What you will learn in this tip: SearchStorage senior writer Carol Sliwa asked David Floyer, co-founder and chief technology officer at Marlborough, Mass.-based research and analysis firm Wikibon, to explain the critical design principles to keep in mind when plotting the database infrastructure, including storage of in-memory databases.
The reason you want to put the database in memory is quite simply to have levels of latency and variability as low as possible, but to have the principle of all databases the same.
If you have a throughput issue to the database, the cheapest and easiest way to increase the throughput is to lower the latency, or average response time, and to lower the variance of the individual response times. The best way to lower the latency and variance is to design the I/O subsystem and the key parts of the database, such as the log file and high-activity components, with capacitance-protected dynamic RAM (for small amounts of data) or NAND flash. You can do other things, but usually flash is the fastest. If you're a storage administrator and you do not want to be accused of being the bottleneck on the database, put in the fastest storage you can and monitor the latency and variance. If you do that, you will almost always be able to say that it's not an I/O problem -- it's a database problem or an application problem.

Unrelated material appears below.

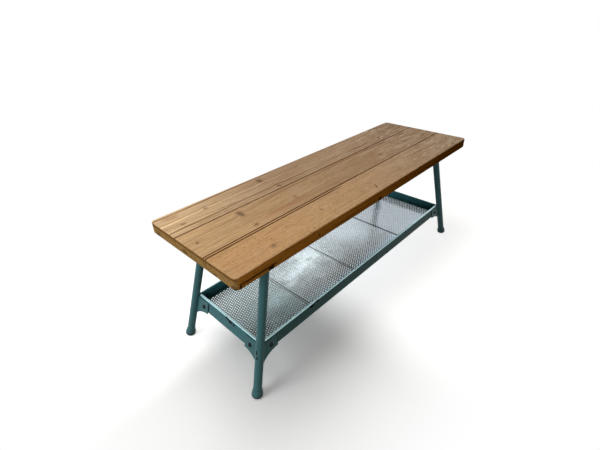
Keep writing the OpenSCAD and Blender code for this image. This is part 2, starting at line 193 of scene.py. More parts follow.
def make_streak_group():
    """A streak: dark near the line between two points, thinner at its ends, and ragged."""
    tree, given, end = new_group(
        "streak", {"Point": "Vector", "From": "Vector", "To": "Vector", "Width": "Float"},
        {"Mask": "Float"})
    away = vector_maths(tree, "SUBTRACT", given["Point"], given["From"])
    run = vector_maths(tree, "SUBTRACT", given["To"], given["From"])
    share = maths(tree, "DIVIDE", vector_maths(tree, "DOT_PRODUCT", away, run),
                  vector_maths(tree, "DOT_PRODUCT", run, run), clamp=True)
    nearest = add_node(tree, "VectorMath", {0: run, "Scale": share}, operation="SCALE").outputs["Vector"]
    wobble = add_node(tree, "CombineXYZ", {"Y": sway(tree, given["Point"], (14.0, 14.0, 14.0), 3.0, 0.006)})
    distance = vector_maths(tree, "DISTANCE", vector_maths(tree, "ADD", away, wobble.outputs[0]), nearest)
    swell = product(tree, share, less(tree, 1.0, share))
    ragged = spread(tree, cloud(tree, given["Point"], (30.0, 260.0, 260.0), 3.0), 0.3, 1.7)
    width = product(tree, given["Width"], ragged, total(tree, product(tree, swell, 3.0), 0.3))
    feed(tree, end, {"Mask": fade(tree, maths(tree, "DIVIDE", distance, width), 1.0, 0.2)})
    return tree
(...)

At the moment, many databases put everything into capacitor-protected dynamic RAM (DRAM). Another approach is to use a mixture of DRAM and flash. For example, the Aerospike in-memory database has a flash architecture whereby it writes everything to flash first and then reads it into DRAM if required. There are multiple copies of the data on different servers and a remote copy in a different place for data protection. But the flash itself is the master copy of data.
Often, when purchasing an in-memory database such as SAP HANA, you will buy an appliance. That appliance has DRAM with capacitors to hold a charge in the event of a power failure. The appliance also has hard disk drives, solid-state drives or PCI Express cards for functions such as page swaps and system recovery.
From the storage point of view, DRAM is a read-only buffer for in-memory databases. That has nothing to do with the storage. You want to have large amounts of persistent storage, and you want an array or a set of flash cards that will provide low latency and low variance. The closer you have the persistent storage to the database, the better the results will usually be because you'll have less network overhead. The guaranteed point-to-point architecture of Fibre Channel (or even InfiniBand) is always better for high-performance databases than iSCSI or NFS. Another way of getting higher bandwidth (and indirectly reducing latency) on the writes is to use wide striping; of course, you can use wide striping for reloading the database.
You don't need to have the flash in the processor. It's quicker and easier to do it that way, but you just want it as close as possible. You might have a clustered database, and you have to use an array because there are 10 servers connected. If the flash is on the array, you want to ensure that it is dedicated to that particular application, and you want to make sure it has as few hops as possible on the storage network.